Dataset extract
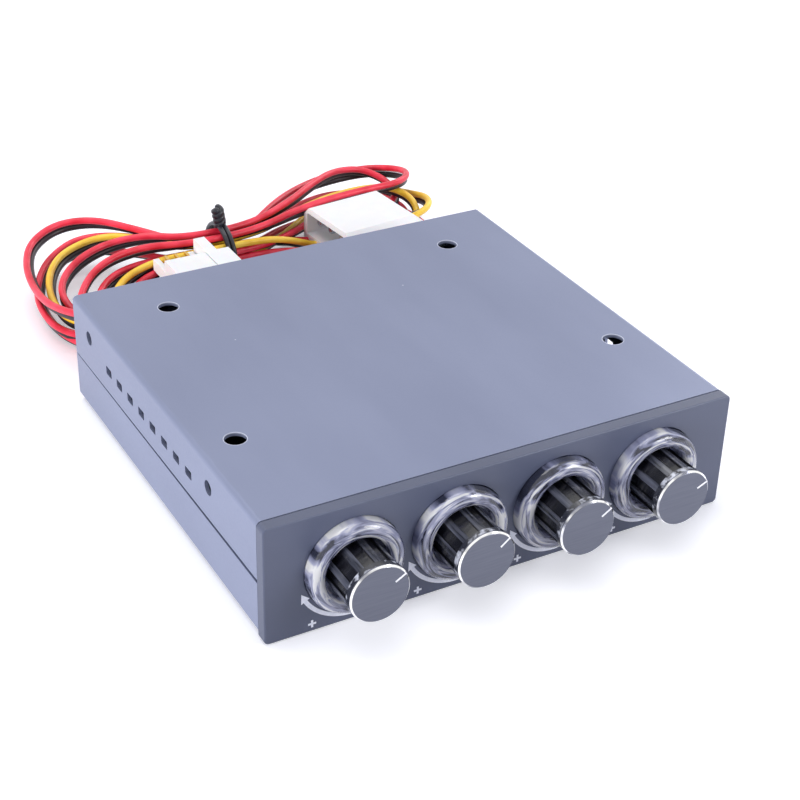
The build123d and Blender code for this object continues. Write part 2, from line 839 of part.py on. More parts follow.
# Leads: level out of the strip and through the grommet, then down and to the right into the hank
lead_names = ("fan_lead_1", "fan_lead_2", "power_lead", "fan_lead_3", "fan_lead_4")
lead_slack = (0.2, 0.3, 0.15, 0.25, 0.35)
for name, place, slack in zip(lead_names, range(-2, 3), lead_slack):
    x = exit_x + place * lead_pitch
    points = (
        Vector(x, front + strip_back, exit_height),
        Vector(x, front + strip_back + lead_first, exit_height),
        Vector(x, front + case_back + lead_past, exit_height + slack),
        Vector(x + lead_drift, front + left_front - lead_last, exit_height - lead_drop),
        Vector(x + lead_drift, front + left_front, exit_height - lead_drop),
    )
    radii = []
    for before, corner, after in zip(points, points[1:], points[2:]):
        turn = (corner - before).get_angle(after - corner)
        run = min((corner - before).length, (after - corner).length)
        radii.append(0.45 * run / tan(radians(turn / 2)))
    print(name, "bend radii", [round(r, 1) for r in radii])
    with BuildPart() as lead:
        with BuildLine() as route:
            FilletPolyline(*points, radius=radii)
        with BuildSketch(Plane(origin=points[0], z_dir=points[1] - points[0])):
            Circle(lead_width / 2)
        sweep()
    length = sum(edge.length for edge in route.edges())
    section = 3.14159 * (lead_width / 2) ** 2
    print(name, "length", round(length, 1), "volume ratio", round(lead.part.volume / section / length, 4))
    save(lead.part, name)

# Hank: outer shape of the folded leads, two loose loops either side of a tied waist
with BuildPart() as lead_hank:
    for (x, width, depth, height), near, (hole_x, hole_width, hole_depth) in (
        (left_lobe, left_front, left_window),
        (right_lobe, right_front, right_window),
    ):
        with BuildSketch(Plane.XY):
            with Locations((x, front + near + depth / 2)):
                RectangleRounded(width, depth, lobe_corner)
            with Locations((hole_x, front + near + depth / 2)):
                RectangleRounded(hole_width, hole_depth, hole_depth / 3, mode=Mode.SUBTRACT)
        lobe = extrude(amount=height)
        fillet(lobe.faces().sort_by(Axis.Z)[-1].edges(), radius=lobe_edge)
    with BuildSketch(Plane.YZ.offset(-waist_half)):
        with Locations((front + case_back + waist_place, waist_z)):
            Circle(waist_radius)
    extrude(amount=2 * waist_half)
save(lead_hank.part, "lead_hank")

# Tie: plastic-coated wire round the waist with its ends twisted up
with BuildPart() as bundle_tie:
    with BuildSketch(Plane.YZ.offset(-tie_width / 2)):
        with Locations((front + case_back + waist_place, waist_z)):
            Circle(waist_radius + tie_thickness)
            Circle(waist_radius, mode=Mode.SUBTRACT)
    extrude(amount=tie_width)
    with BuildSketch(Plane.XY.offset(waist_z + waist_radius + tie_thickness / 2)):
        with Locations((0, front + case_back + waist_place)):
            Circle(tie_head_radius)
    extrude(amount=tie_head_height, taper=4)
save(bundle_tie.part, "bundle_tie")

# Fan plugs: nylon housing with a tall wall over three bare pins, two of them lying on the hank,
# one upside down and one on its side, and two on the floor in front of it
plug_places = (
    ((plug_x, left_front + plug_place, plug_base + plug_height), 1, (0, 0, -1)),
    ((lobe_right + plug_side_gap + plug_height, left_front + plug_place, plug_stand + plug_width / 2), 1, (-1, 0, 0)),
    ((floor_plug_x[0], right_front, 0), -1, (0, 0, 1)),
    ((floor_plug_x[1], right_front, 0), -1, (0, 0, 1)),
)
plug_bases = [
    Plane(origin=(x, front + y, z), x_dir=(0, ahead, 0), z_dir=up) for (x, y, z), ahead, up in plug_places
]
for number, base in enumerate(plug_bases, start=1):
    tongue_base = base.offset(plug_height - plug_wall)
    with BuildPart() as fan_plug:
        with BuildSketch(base):
            with Locations((plug_length / 2, 0)):
                Rectangle(plug_length, plug_width)
        extrude(amount=plug_height)
        with BuildSketch(tongue_base):
            with Locations(((plug_length + plug_tongue) / 2, 0)):
                Rectangle(plug_length + plug_tongue, plug_width)
        extrude(amount=plug_wall)
        with BuildSketch(tongue_base.offset(-rail_height)):
            with Locations((plug_length + plug_tongue / 2, 0)):
                with GridLocations(0, plug_width - rail_width, 1, 2):
                    Rectangle(plug_tongue, rail_width)
        extrude(amount=rail_height)
    save(fan_plug.part, f"fan_plug_{number}")

with BuildPart() as plug_pins:
    for base in plug_bases:
        with BuildSketch(base.offset((plug_height - plug_wall - plug_pin) / 2)):
            with Locations((plug_length + plug_pin_length / 2, 0)):
                with GridLocations(0, plug_pin_pitch, 1, 3):
                    Rectangle(plug_pin_length, plug_pin)
        extrude(amount=plug_pin)
save(plug_pins.part, "plug_pins")

# Power plug: four-way nylon shell over bare pins, with two bevelled corners and a lower rear end
power_left = Plane(
    origin=(power_plug_x, front + case_back + power_plug_place + power_plug_width / 2, right_lobe[3]),
    x_dir=(-sin(radians(power_plug_turn)), cos(radians(power_plug_turn)), 0),
    z_dir=(cos(radians(power_plug_turn)), sin(radians(power_plug_turn)), 0),
)
power_way = Axis(power_left.origin, power_left.z_dir)
with BuildPart() as power_plug:
    with BuildSketch(power_left):
        with Locations((0, power_plug_height / 2)):
            Rectangle(power_plug_width, power_plug_height)
    extrude(amount=power_plug_length)
    top_edges = power_plug.edges().filter_by(power_way).group_by(Axis.Z)[-1]
    chamfer(top_edges, length=power_plug_bevel)
    with BuildSketch(power_left.offset(power_plug_length)):
        with Locations((0, (power_plug_height - power_plug_lip_drop) / 2)):
            Rectangle(power_plug_width - power_plug_bevel, power_plug_height - power_plug_lip_drop)
    extrude(amount=power_plug_lip)
    with BuildSketch(power_left):
        with Locations((0, power_plug_height / 2)):
            Rectangle(power_plug_width - 2 * power_plug_wall, power_plug_height - 2 * power_plug_wall)
    extrude(amount=power_plug_mouth, mode=Mode.SUBTRACT)
save(power_plug.part, "power_plug")

with BuildPart() as power_pins:
    with BuildSketch(power_left.offset(power_plug_mouth)):
        with Locations((0, power_plug_height / 2)):
            with GridLocations(power_pin_pitch, 0, 4, 1):
                Circle(power_pin_radius)
    extrude(amount=-power_pin_length)
    fillet(power_pins.faces().group_by(power_way)[0].edges(), radius=power_pin_radius / 2)
save(power_pins.part, "power_pins")

print("overall", round(-cap_face + case_back + rear_reach, 2), "front of panel at y", round(front, 3))
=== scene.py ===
import bpy
import math
from mathutils import Matrix, Vector


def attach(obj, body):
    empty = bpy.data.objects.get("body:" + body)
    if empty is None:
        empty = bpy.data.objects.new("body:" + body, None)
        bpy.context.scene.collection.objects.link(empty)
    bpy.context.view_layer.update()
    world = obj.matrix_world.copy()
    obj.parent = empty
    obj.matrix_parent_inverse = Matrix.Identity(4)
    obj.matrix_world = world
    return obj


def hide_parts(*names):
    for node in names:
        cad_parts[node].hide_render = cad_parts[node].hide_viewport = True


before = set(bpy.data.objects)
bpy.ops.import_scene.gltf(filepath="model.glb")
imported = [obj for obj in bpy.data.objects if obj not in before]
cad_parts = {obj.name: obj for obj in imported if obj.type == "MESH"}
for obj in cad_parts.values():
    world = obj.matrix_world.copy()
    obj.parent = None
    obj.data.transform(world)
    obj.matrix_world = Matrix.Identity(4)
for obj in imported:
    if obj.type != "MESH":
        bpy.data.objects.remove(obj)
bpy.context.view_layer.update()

# The table it is photographed on: a pale sheet under a large soft lamp, with the camera low at the
# left of the front panel. The lamp hangs a little behind the hub, so its shadow falls forwards.
def colour(code):
    parts = [int(code[i:i + 2], 16) / 255 for i in (1, 3, 5)]
    linear = [c / 12.92 if c <= 0.04045 else ((c + 0.055) / 1.055) ** 2.4 for c in parts]
    return (*linear, 1.0)


def node(tree, kind, sockets, **settings):
    made = tree.nodes.new(kind)
    for name, value in settings.items():
        setattr(made, name, value)
    for name, value in sockets.items():
        if isinstance(value, bpy.types.NodeSocket):
            tree.links.new(value, made.inputs[name])
        else:
            made.inputs[name].default_value = value
    return made


def combine(tree, operation, first, second=0.0, **settings):
    return node(tree, "ShaderNodeMath", {0: first, 1: second}, operation=operation, **settings).outputs[0]


def spread(tree, value, low, high, start=0.0, end=1.0):
    return node(tree, "ShaderNodeMapRange", {
        "Value": value, "From Min": start, "From Max": end, "To Min": low, "To Max": high}).outputs["Result"]


def length(tree, vector):
    return node(tree, "ShaderNodeVectorMath", {0: vector}, operation="LENGTH").outputs["Value"]


def object_place(tree):
    return node(tree, "ShaderNodeTexCoord", {}).outputs["Object"]


def background_rays(tree):
    ray = node(tree, "ShaderNodeLightPath", {})
    direct = combine(tree, "ADD", ray.outputs["Is Camera Ray"], ray.outputs["Is Glossy Ray"])
    return combine(tree, "ADD", direct, ray.outputs["Is Transmission Ray"], use_clamp=True)


camera_data = bpy.data.cameras.new("front_left_camera")
camera_data.lens = 77.71
camera_data.sensor_width = 36.0
camera = bpy.data.objects.new("front_left_camera", camera_data)
bpy.context.collection.objects.link(camera)
turn, rise, roll = math.radians(-29.68), math.radians(31.24), math.radians(1.655)
right = Vector((math.cos(turn), math.sin(turn), 0))
back = Vector((math.sin(turn) * math.cos(rise), -math.cos(turn) * math.cos(rise), math.sin(rise)))
up = back.cross(right)
level_right = right * math.cos(roll) + up * math.sin(roll)
level_up = up * math.cos(roll) - right * math.sin(roll)
view_axes = Matrix((level_right, level_up, back)).transposed().to_4x4()
camera.matrix_world = Matrix.Translation((-0.15070, -0.26537, 0.19955)) @ view_axes
bpy.context.scene.camera = camera
bpy.context.scene.view_settings.view_transform = "Standard"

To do
Your output shall consist solely of the lines from the line with "round(-cap_face + case_back" to the line with "imported = [obj", reproduced exactly, both ends included.

Solution below
print("overall", round(-cap_face + case_back + rear_reach, 2), "front of panel at y", round(front, 3))
=== scene.py ===
import bpy
import math
from mathutils import Matrix, Vector


def attach(obj, body):
    empty = bpy.data.objects.get("body:" + body)
    if empty is None:
        empty = bpy.data.objects.new("body:" + body, None)
        bpy.context.scene.collection.objects.link(empty)
    bpy.context.view_layer.update()
    world = obj.matrix_world.copy()
    obj.parent = empty
    obj.matrix_parent_inverse = Matrix.Identity(4)
    obj.matrix_world = world
    return obj


def hide_parts(*names):
    for node in names:
        cad_parts[node].hide_render = cad_parts[node].hide_viewport = True


before = set(bpy.data.objects)
bpy.ops.import_scene.gltf(filepath="model.glb")
imported = [obj for obj in bpy.data.objects if obj not in before]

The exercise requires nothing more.